Do you believe that the government's latest decision will affect the emotional reaction in the media to the mention of Belgrade which has in the past few years been the symbol of all that is wrong and related to the former state and current events in the Balkans? Belgrade should now represent something affirmative, shouldn't it?

Your question is a rhetoric one and I could answer it with a counter-question: And what is the situation in Belgrade, where Slovenia and the Slovenes have been offended a lot more? There have been many things on both sides, which made the stereotypes so firm. I do not expect the public opinion to change overnight. The attitudes here are no longer unified, although most people who live in Slovenia are convinced that the causes of many bad things that have been done in the region in the past few years should be sought in Belgrade, i.e. in the Serbian policy. We are eagerly following the discussion on those issues in Serbia, the discussion which is gradually opening up and whose outcome will be interesting for us.

Shall we go to Belgrade soon and can you imagine sitting at the same table with Milosevic?

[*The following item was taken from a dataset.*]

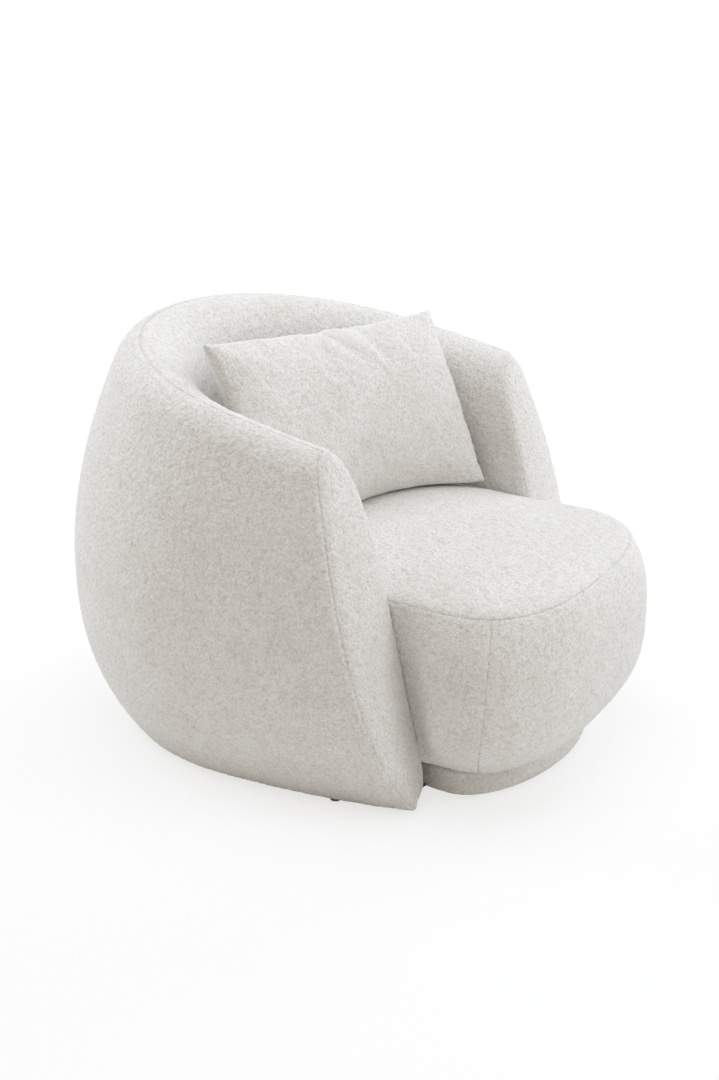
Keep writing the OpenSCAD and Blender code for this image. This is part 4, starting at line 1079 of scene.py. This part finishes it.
# %% Filling of the cushion
FILL_STEP, FILL_IN, FILL_LUMPS = 3, 0.0045, 0.0012
front, back = front[::FILL_STEP, ::FILL_STEP], back[::FILL_STEP, ::FILL_STEP]
points = joined(front, back)
filling = new_mesh("cushion_down_bag", points, pillow_quads(pillow_numbers(*front.shape[:2])))
lumps = -FILL_IN - FILL_LUMPS * (1 + smooth_noise(points, 0.05, 3.3))
put_points(filling, raised(filling, points, lumps))
dress(filling, down_bag, "cushion", "cushion_filling")

# %% [markdown]
# ## Foam pads inside
# Nothing of the foam shows, but a reader may hide the covers. Each pad is a copy of its CAD solid,
# remeshed in small even steps and smoothed, so its cut edges come out rounded as in soft foam.

# %% Foam pads
def copy_of(node_name, name):
    """A copy of a CAD solid as a new piece, with its loose triangles merged."""
    mesh = frame["nodes"][node_name].data.copy()
    mesh.name = name
    mesh.materials.clear()
    work = bmesh.new()
    work.from_mesh(mesh)
    bmesh.ops.remove_doubles(work, verts=work.verts, dist=1e-5)
    work.to_mesh(mesh)
    work.free()
    return linked(name, mesh)


def foam_pad(name, node_name, voxel):
    """The CAD pad remeshed in steps of voxel and smoothed, as a piece of foam."""
    piece = copy_of(node_name, name)
    remesh = piece.modifiers.new("even_steps", "REMESH")
    remesh.mode, remesh.voxel_size, remesh.use_smooth_shade = "VOXEL", voxel, True
    rounding = piece.modifiers.new("rounding", "SMOOTH")
    rounding.factor, rounding.iterations = 0.5, 3
    found = piece.evaluated_get(bpy.context.evaluated_depsgraph_get())
    mesh, old = bpy.data.meshes.new_from_object(found), piece.data
    piece.modifiers.clear()
    piece.data = mesh
    bpy.data.meshes.remove(old)
    mesh.name = name
    dress(piece, foam, "chair", node_name)


for name, node_name, voxel in (
        ("foam_outer", "outer_pad", 0.0100), ("foam_inner", "inner_pad", 0.0100),
        ("foam_crest", "crest_roll", 0.0070), ("foam_arm_left", "arm_pad_left", 0.0070),
        ("foam_arm_right", "arm_pad_right", 0.0070), ("foam_seat_top", "seat_topper", 0.0100),
        ("foam_seat_core", "seat_core", 0.0120), ("foam_seat_side", "seat_side_pad", 0.0080)):
    foam_pad(name, node_name, voxel)

# %% [markdown]
# ## Cloth sheets, webbing and the timber frame
# Backing cloth is stretched over the uprights and a dust cloth closes the underside. Both are thin
# sheets, cut flat and tacked down. The straps of the seat are woven tape. The timber keeps its CAD
# solids and only gets its finish: beech plywood with its plies on the edges.

# %% Backing cloth
BACKING_DEPTH, BACKING_T, RAIL_TOP, FRAME_BACK, ROLL_LOW = 0.0297, 0.0016, 0.0304, 0.0329, 0.0534
BACKING_ROWS, BACKING_STEP = 48, 0.014


station = evened(lambda t: wall(t, np.full_like(t, 0.45), 1), -1, 1, BACKING_STEP)
heights = mix(RAIL_TOP, rim_at(station, FRAME_BACK) - ROLL_LOW,
              np.linspace(0, 1, BACKING_ROWS)[:, None])
stations = np.broadcast_to(station, heights.shape)
outer, inner = (wall_at_height(stations, heights, 1, BACKING_DEPTH + deep, FRAME_BACK)
                for deep in (0, BACKING_T))
backing = skin_mesh("backing_sheet", outer, inner)
backing_finish = woven("backing_cotton", (0.60, 0.52, 0.40), (0.76, 0.68, 0.54), 0.0016)
dress(backing, backing_finish, "chair", "backing_cloth")

# %% Dust cloth and webbing
dust = copy_of("dust_cloth", "dust_sheet")
dust_finish = woven("dust_fibre", (0.07, 0.07, 0.08), (0.13, 0.13, 0.14), 0.0022, 0.95)
dress(dust, dust_finish, "chair", "dust_cloth")
areas = np.empty(len(dust.data.polygons))
dust.data.polygons.foreach_get("area", areas)
strap_finish = woven("strap_elastic", (0.11, 0.11, 0.125), (0.20, 0.20, 0.225), 0.0024)
for way in ("lengthways", "crossways"):
    straps = copy_of("webbing_" + way, "straps_" + way)
    dress(straps, strap_finish, "chair", "webbing_" + way)

# %% Finishes of the frame, its bolts and glides
def ply_finish():
    """Beech plywood: long grain as stretched noise, and thin plies where a face stands upright."""
    material = grained("beech_ply", (0.68, 0.52, 0.34), (0.86, 0.71, 0.50), 7.0, 0.55, 0.0006,
                       (1.0, 9.0, 9.0), 6.0)
    tree = material.node_tree
    base = tree.nodes["Principled BSDF"].inputs["Base Color"]
    plies = node(tree, "TexWave", {"bands_direction": "Z"}, Vector=object_place(tree), Scale=112.0,
                 Distortion=0.4, Detail=1.0)
    bands = ramp(tree, plies.outputs["Fac"], (0.3, (0.62, 0.55, 0.48)), (0.6, (1, 1, 1)))
    normal = node(tree, "SeparateXYZ", Vector=node(tree, "NewGeometry").outputs["Normal"])
    upright = maths(tree, "LESS_THAN", maths(tree, "ABSOLUTE", normal.outputs["Z"]), 0.5)
    feed(tree, base, times(tree, base.links[0].from_socket, bands, upright))
    return material


finishes = {
    "plywood": ply_finish(),
    "bent_board": grained("bent_board", (0.54, 0.40, 0.26), (0.68, 0.52, 0.35), 11.0, 0.6, 0.0005,
                          (1, 1, 12)),
    "steel": grained("zinc_steel", (0.54, 0.55, 0.57), (0.70, 0.71, 0.73), 160, 0.35, 0.0001,
                     metal=1.0),
    "plastic": grained("moulded_plastic", (0.10, 0.10, 0.11), (0.145, 0.145, 0.155), 260, 0.5,
                       0.0002),
    "looped_cloth": cloth, "foam": foam, "filling": down_bag, "webbing": strap_finish,
    "backing_cloth": backing_finish, "dust_cloth": dust_finish}
for part in frame["record"]["subparts"]:
    solid = frame["nodes"][part["node"]].data
    solid.materials.clear()
    solid.materials.append(finishes[part["material_slot"]])

# %% [markdown]
# ## Zip of the cushion
# The left seam of the cushion holds a zip. Its tape carries two rows of small teeth, and the slider
# has a narrow waist and a flat pull. Both are worked out in the zip's own upright directions and
# then placed with the cushion.

# %% Zip tape
ZIP_LENGTH, ZIP_DROP, ZIP_W, TOOTH, TEETH_HALF_W = 0.150, 0.022, 0.005, 0.0015, 0.0016
TAPE_IN, TAPE_OUT, TOOTH_OUT, TAPE_ROWS, TAPE_COLUMNS = 0.0009, 0.0013, 0.0009, 401, 13
zip_end = 2 * (ZIP_DROP + ZIP_LENGTH / 2) / CUSHION_H
ZIP_X = -CUSHION_W / 2 + CUSHION_SIDE_DRAW * (1 - zip_end ** CUSHION_POWER)
ZIP_LEAN = math.atan(SLUMP / (CUSHION_H + TIP / 2))


def zip_placed(x, y, z):
    """From the zip's own directions (x outwards, z along it) to the place in the cushion's edge."""
    x, y, z = np.broadcast_arrays(-x, y, z - ZIP_DROP)
    c, s = math.cos(ZIP_LEAN), math.sin(ZIP_LEAN)
    upright = np.stack([ZIP_X + x * c - z * s, y, CUSHION_H / 2 + TIP / 4 + x * s + z * c], -1)
    return leaned(upright) + [0, 0, CUSHION_Z]


along = np.linspace(-0.5, 0.5, TAPE_ROWS)[:, None] * ZIP_LENGTH
across = np.linspace(-0.5, 0.5, TAPE_COLUMNS)[None, :] * ZIP_W
teeth = 0.5 + 0.5 * np.sin(2 * math.pi * along / TOOTH + np.where(across > 0, math.pi, 0))
teeth = np.where(np.abs(across) < TEETH_HALF_W, teeth, 0.0)
face = zip_placed(TAPE_OUT + TOOTH_OUT * teeth, across, along)
tape = skin_mesh("zip_teeth", face, zip_placed(TAPE_IN, across, along[::100]))
zip_finish = grained("zip_nylon", (0.10, 0.10, 0.11), (0.20, 0.20, 0.21), 300, 0.45, 0.0001)
dress(tape, zip_finish, "cushion", "zip_tape")

# %% Zip slider
def rounded_block(centre, half, waist):
    """Closed rounded block: a power of sine and cosine round its axis, narrowed at the waist."""
    v = np.linspace(0, math.pi, 19)[:, None]
    t = np.linspace(0, 2 * math.pi, 33)[None, :-1]
    swell = np.maximum(np.sin(v), 1e-4) ** 0.3
    narrow = 1 - waist * hill(np.cos(v), 0.35)
    x = centre[0] + half[0] * swell * signed_power(np.cos(t), 0.6)
    y = centre[1] + half[1] * swell * narrow * signed_power(np.sin(t), 0.6)
    return zip_placed(x, y, centre[2] - half[2] * signed_power(np.cos(v), 0.8))


blocks = np.stack([rounded_block((0.0042, 0, -0.069), (0.0014, 0.0024, 0.0058), 0.3),
                   rounded_block((0.0061, 0, -0.0715), (0.0004, 0.0016, 0.0075), 0.15)])
rows, columns = blocks.shape[1:3]
quads = np.concatenate([grid_quads(rows, columns, k * rows * columns, wrap=True) for k in (0, 1)])
slider = new_mesh("zip_pull", blocks, quads)
closing = bmesh.new()
closing.from_mesh(slider.data)
bmesh.ops.holes_fill(closing, edges=[edge for edge in closing.edges if edge.is_boundary])
bmesh.ops.recalc_face_normals(closing, faces=closing.faces)
closing.to_mesh(slider.data)
closing.free()
dress(slider, finishes["steel"], "slider", "zip_slider")

# %% [markdown]
# ## Stage, light and camera
# The chair stands on a plain white floor. Large soft lamps behind, to the right, above and in front
# light it, so the side that faces the camera stays a little darker, as in a light tent. The
# background is white for the camera's own rays and for mirrored ones, and adds no light.

# %% Floor and world
def background_rays(tree):
    """1 for the rays that show the background: the camera's, mirrored and refracted ones."""
    rays = node(tree, "LightPath").outputs
    mirrored = maths(tree, "MAXIMUM", rays["Is Glossy Ray"], rays["Is Transmission Ray"])
    return maths(tree, "MAXIMUM", rays["Is Camera Ray"], mirrored)


def blended(tree, share, lit, seen, output):
    """Sends the output share of the seen shader and the rest of the lit one."""
    blend = node(tree, "MixShader", Fac=share)
    for socket, shader in zip(blend.inputs[1:], (lit, seen)):
        tree.links.new(shader.outputs[0], socket)
    tree.links.new(blend.outputs["Shader"], tree.nodes[output].inputs["Surface"])


FLOOR_REACH, FLOOR_NEAR, FLOOR_FAR, FLOOR_SEEN = 60, 0.7, 2.6, 0.72
corners = [(x * FLOOR_REACH, y * FLOOR_REACH, 0) for x, y in ((-1, -1), (1, -1), (1, 1), (-1, 1))]
floor = new_mesh("floor", corners, [(0, 1, 2, 3)])
floor_white, tree, shader = fresh_material("floor_white", 0.95)
shader.inputs["Base Color"].default_value = (0.93, 0.93, 0.93, 1)
far_off = node(tree, "MapRange", {"interpolation_type": "SMOOTHSTEP"}, From_Min=FLOOR_NEAR,
               From_Max=FLOOR_FAR, To_Min=FLOOR_SEEN, To_Max=1.0,
               Value=maths(tree, "LENGTH", object_place(tree), kind="VectorMath"))
share = maths(tree, "MULTIPLY", far_off.outputs["Result"], background_rays(tree))
white = node(tree, "Emission", Color=(1, 1, 1, 1), Strength=1.0)
blended(tree, share, shader, white, "Material Output")
floor.data.materials.append(floor_white)

scene = bpy.context.scene
world = scene.world = bpy.data.worlds.new("studio")
world.use_nodes = True
tree = world.node_tree
warm = tree.nodes["Background"]
warm.inputs["Color"].default_value = (1.0, 0.90, 0.74, 1)
warm.inputs["Strength"].default_value = 0.45
clear = node(tree, "Background", Color=(1, 1, 1, 1), Strength=1.0)
blended(tree, background_rays(tree), warm, clear, "World Output")

# %% Lamps
def aimed(thing, place, target):
    """Puts a lamp or camera at place, turned so that it looks at target with its top upwards."""
    turned = (Vector(target) - Vector(place)).to_track_quat("-Z", "Y").to_matrix().to_4x4()
    thing.matrix_world = Matrix.Translation(place) @ turned
    scene.collection.objects.link(thing)


LAMP_COLOUR, LAMP_TARGET = (0.80, 0.88, 1.0), (0, 0, 0.35)
for name, place, size, power in (("lamp_rear_left", (-0.6, 3.4, 1.9), 2.4, 64),
                                 ("lamp_right", (3.7, -0.9, 1.6), 2.4, 70),
                                 ("lamp_above", (-0.2, 0.0, 3.6), 3.0, 59),
                                 ("lamp_front", (0.6, -3.4, 2.4), 1.6, 39)):
    light = bpy.data.lights.new(name, "AREA")
    light.shape, light.size, light.energy, light.color = "SQUARE", size, power, LAMP_COLOUR
    aimed(bpy.data.objects.new(name, light), place, LAMP_TARGET)
print("lamps", len(bpy.data.lights))

# %% Camera
CAMERA_AZ, CAMERA_EL, CAMERA_FAR = math.radians(-60.7118), math.radians(20.8658), 3.14734
LOOK_AT = (-0.00439, -0.0126, 0.33613)
FOCAL_PIXELS, FRAME_PIXELS, SENSOR_MM = 1718.14, 1080, 36.0
level = math.cos(CAMERA_EL)
towards = Vector((math.sin(CAMERA_AZ) * level, -math.cos(CAMERA_AZ) * level, math.sin(CAMERA_EL)))
camera_data = bpy.data.cameras.new("camera")
camera_data.sensor_fit, camera_data.sensor_height = "VERTICAL", SENSOR_MM
camera_data.lens = SENSOR_MM * FOCAL_PIXELS / FRAME_PIXELS
scene.camera = bpy.data.objects.new("camera", camera_data)
aimed(scene.camera, Vector(LOOK_AT) + CAMERA_FAR * towards, LOOK_AT)
scene.view_settings.view_transform = "Standard"
print("camera with a lens of", round(camera_data.lens, 2), "mm")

Things must go gradually. Since I have become minister, and even before that, I have been asked many times when the relations with Yugoslavia, that is with Belgrade, would be back to normal. I wondered about it myself, too. I used to say that it is difficult to predict; perhaps in a year, in five or fifty years, but that it would happen once. It is difficult to answer your question now. I am sure we are closer to it now than we were, but I don't know whether the same ministers and presidents will be in office when it happens.